De drukvastheid van graniet loopt sterk uiteen naargelang van de plaats van herkomst, en wel van 500 tot ruim 2000 kg per cm2. Het laagst is zij voor het Schotsche g., dat grijs en grofkorrelig is; dan volgt Zweedsch g. (800 kg), vervolgens rood en wit Zweedsch g. (ca. 1200 kg). In de bouw- en de waterbouwkunde wordt het g. voor vsch. doeleinden gebruikt, zoowel voor bouwmaterialen als voor bezetting van dijkglooiingen enz. Bij den wegenbouw vindt het g. toepassing in den vorm van → granietkeien. P. Bongaerts.

G. is verder een prachtig en duurzaam materiaal voor het uitvoeren van monumentale architectuur (postamenten, zuilen, traptreden, fonteinbekkens, voetstukken voor beelden) en voor monumentaal beeldhouwwerk.

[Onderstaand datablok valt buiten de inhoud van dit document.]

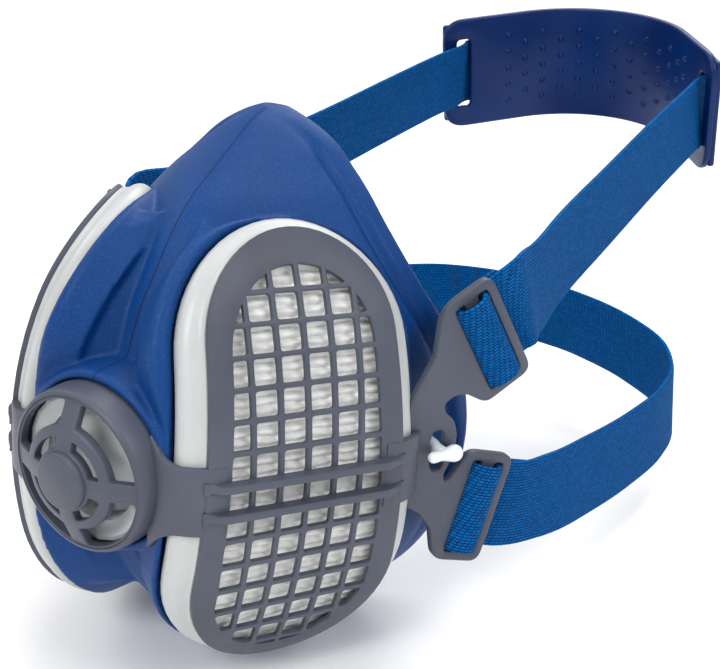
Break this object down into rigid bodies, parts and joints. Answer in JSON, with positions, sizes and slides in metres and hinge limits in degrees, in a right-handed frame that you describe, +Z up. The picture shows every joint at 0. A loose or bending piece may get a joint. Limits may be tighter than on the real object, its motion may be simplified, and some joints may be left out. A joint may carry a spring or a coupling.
{
  "type": "half-mask respirator",
  "caption": "Half-mask respirator with a soft face piece, slim side filters behind grilles, a front exhale valve, anchor plates, head cradle and elastic straps.",
  "frame": {"origin": "middle of the face opening, level with the exhale valve's axis", "axes": "+Z up on an upright wearer, +Y from the mask into the face, X across the face with the wearer's left at +X"},
  "size_m": [0.1314, 0.2736, 0.126],
  "materials": {
    "soft_blue": "matt moulded elastomer with a fine grain",
    "grey_plastic": "satin injection moulding",
    "white_plastic": "satin injection moulding",
    "filter_paper": "pleated fibre sheet",
    "clear_plastic": "clear polished plastic",
    "clear_rubber": "milky silicone",
    "port_plastic": "satin injection moulding",
    "white_nylon": "natural translucent nylon",
    "cradle_blue": "smooth flexible plastic",
    "blue_webbing": "woven elastic webbing"
  },
  "bodies": {
    "mask": {"face_piece": "soft_blue", "exoskeleton_frame": "grey_plastic", "exhale_valve_seat": "clear_plastic", "left_filter_cover": "grey_plastic", "right_filter_cover": "grey_plastic", "left_filter_case": "white_plastic", "right_filter_case": "white_plastic", "left_filter_media": "filter_paper", "right_filter_media": "filter_paper", "left_filter_back": "white_plastic", "right_filter_back": "white_plastic", "left_inlet_port": "port_plastic", "right_inlet_port": "port_plastic", "left_head_strap_loop": "blue_webbing", "right_head_strap_loop": "blue_webbing", "left_neck_strap_loop": "blue_webbing", "right_neck_strap_loop": "blue_webbing"},
    "exhale_valve": {"exhale_valve_disc": "clear_rubber"},
    "left_inhale_valve": {"left_inhale_disc": "clear_rubber"},
    "right_inhale_valve": {"right_inhale_disc": "clear_rubber"},
    "left_toggle_peg": {"left_toggle": "white_nylon"},
    "right_toggle_peg": {"right_toggle": "white_nylon"},
    "head_harness": {"head_cradle": "cradle_blue", "head_strap": "blue_webbing"},
    "neck_harness": {"neck_strap": "blue_webbing"}
  },
  "joints": [
    {"name": "exhale_valve_lift", "type": "slide", "parent": "mask", "child": "exhale_valve", "axis": [0, -1, 0], "range_m": [0, 0.002], "stiffness_N_per_m": 8},
    {"name": "left_inhale_valve_lift", "type": "slide", "parent": "mask", "child": "left_inhale_valve", "axis": [-0.8824, 0.4692, -0.0349], "range_m": [0, 0.0018], "stiffness_N_per_m": 8},
    {"name": "right_inhale_valve_lift", "type": "slide", "parent": "mask", "child": "right_inhale_valve", "axis": [0.8824, 0.4692, -0.0349], "range_m": [0, 0.0018], "stiffness_N_per_m": 8},
    {"name": "left_toggle_turn", "type": "hinge", "parent": "mask", "child": "left_toggle_peg", "pos_m": [0.051, -0.0139, -0.0037], "axis": [0.8829, -0.4695, 0], "range_deg": [-90, 90]},
    {"name": "right_toggle_turn", "type": "hinge", "parent": "mask", "child": "right_toggle_peg", "pos_m": [-0.051, -0.0139, -0.0037], "axis": [-0.8829, -0.4695, 0], "range_deg": [-90, 90]},
    {"name": "head_harness_swing", "type": "hinge", "parent": "mask", "child": "head_harness", "pos_m": [0, 0.0095, 0.0266], "axis": [1, 0, 0], "range_deg": [-15, 50]},
    {"name": "neck_strap_swing", "type": "hinge", "parent": "mask", "child": "neck_harness", "pos_m": [0, 0.0095, -0.0253], "axis": [1, 0, 0], "range_deg": [-50, 12]}
  ]
}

Het bewerken van g. gebeurt met speciaal gehard gereedschap en tegenw. met electr. hamers. De bewerking is zwaar en tijdroovend. G. laat zich zeer mooi polijsten. De vormen, welke men in g. uitvoert, moeten groot gehouden worden; het materiaal staat geen detailleering toe, en geeft daardoor een bijzonder karakter aan het werk.

In de beeldhouwkunst is g. veel toegepast, vooral door de Egyptenaren en heeft hier, door een juiste toepassing van het materiaal, tot bijzonder schoone beeldhouwkunst geleid. Etienne.